The Gage R analysis has been used extensively in auto-body panel production where it is important to reduce the spread of the 10 measurement distribution as part of the gage development long before quantities of production parts even exist. Note that these are not "easy" parts. They have few if any flat surfaces, are flexible far beyond their dimensional tolerances, and are likely to flex and/or move under measurement forces. Sophisticated holding fixtures (and a CMM) or gages (with integrated data collection) are essential for their measurement. Measurements are taken relative to coordinate systems structured around datums established from datum features designated on the parts.

The variation in the 10 measurements is sometimes severe. Depending on where and in what direction the measurements vary some conclusions for possible improvements can usually be made. Sometimes the part is moving on locator pins. Sometimes it is flexing (differently) each time it is measured. The insights gained by the analysis can even lead to tooling improvements that improve assembly fit and quality through the life of the program.

## Problems With the AIAG Gauge R&R Study

Thank you, Dr. Wheeler. Finally someone with the statistical credentials has said "
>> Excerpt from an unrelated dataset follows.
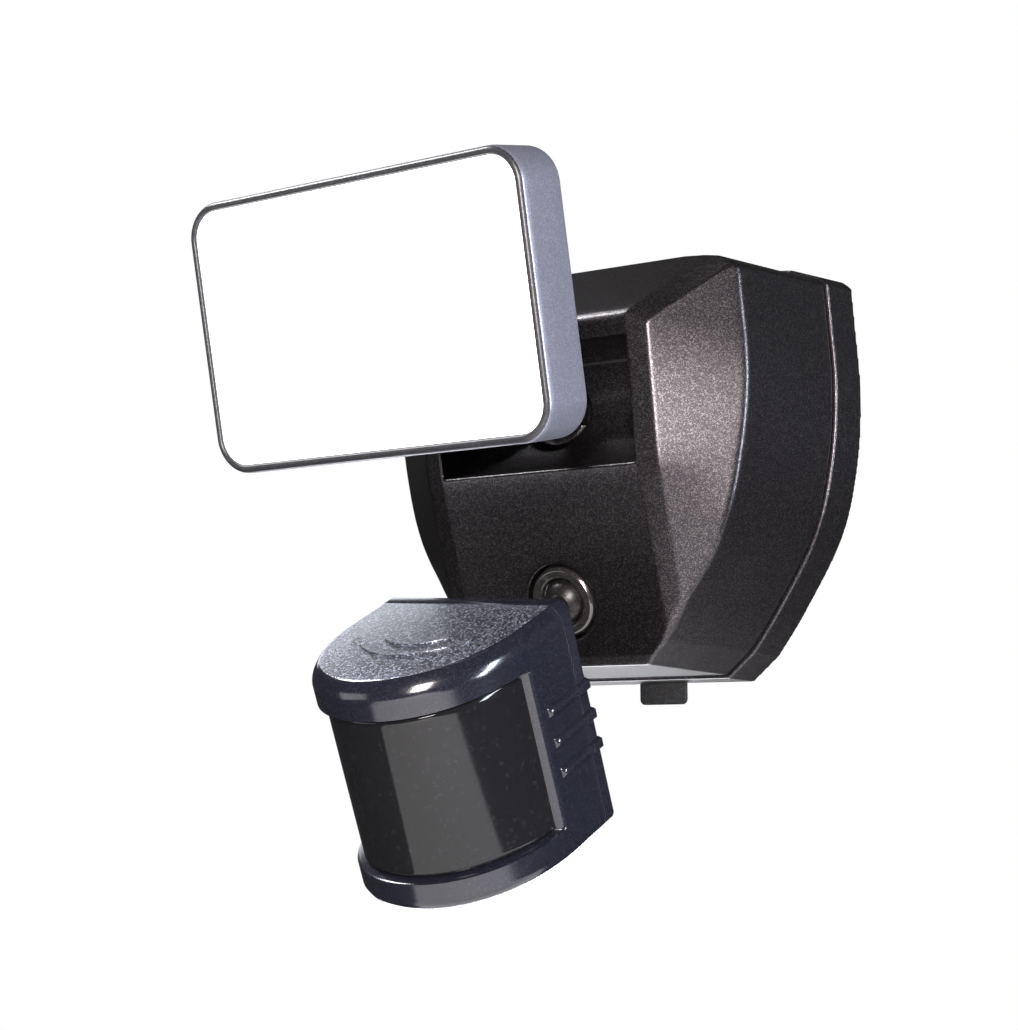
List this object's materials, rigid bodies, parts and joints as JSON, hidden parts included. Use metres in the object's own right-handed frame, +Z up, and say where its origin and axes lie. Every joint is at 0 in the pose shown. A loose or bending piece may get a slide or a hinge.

the emperor has no clothes". Maybe now we can get AIAG to correct their error.## Also the RPN

Dr. Wheeler also pointed out the problem with the Risk Priority Number from FMEA, as it is the product of three ordinal numbers. The newest AIAG/VDA FMEA manual no longer uses it and has replaced it with an Action Priority. It is a major improvement on the previous method.

This article also has valuable takeaways. We need to know what is and is not of immediate practical value. I think the gage standard deviation (appraiser and equipment variation combined) is the most important because we can use it to calculate the chance of passing bad product and scrapping good product. The ratios, as Dr. Wheeler points out, are not as informative.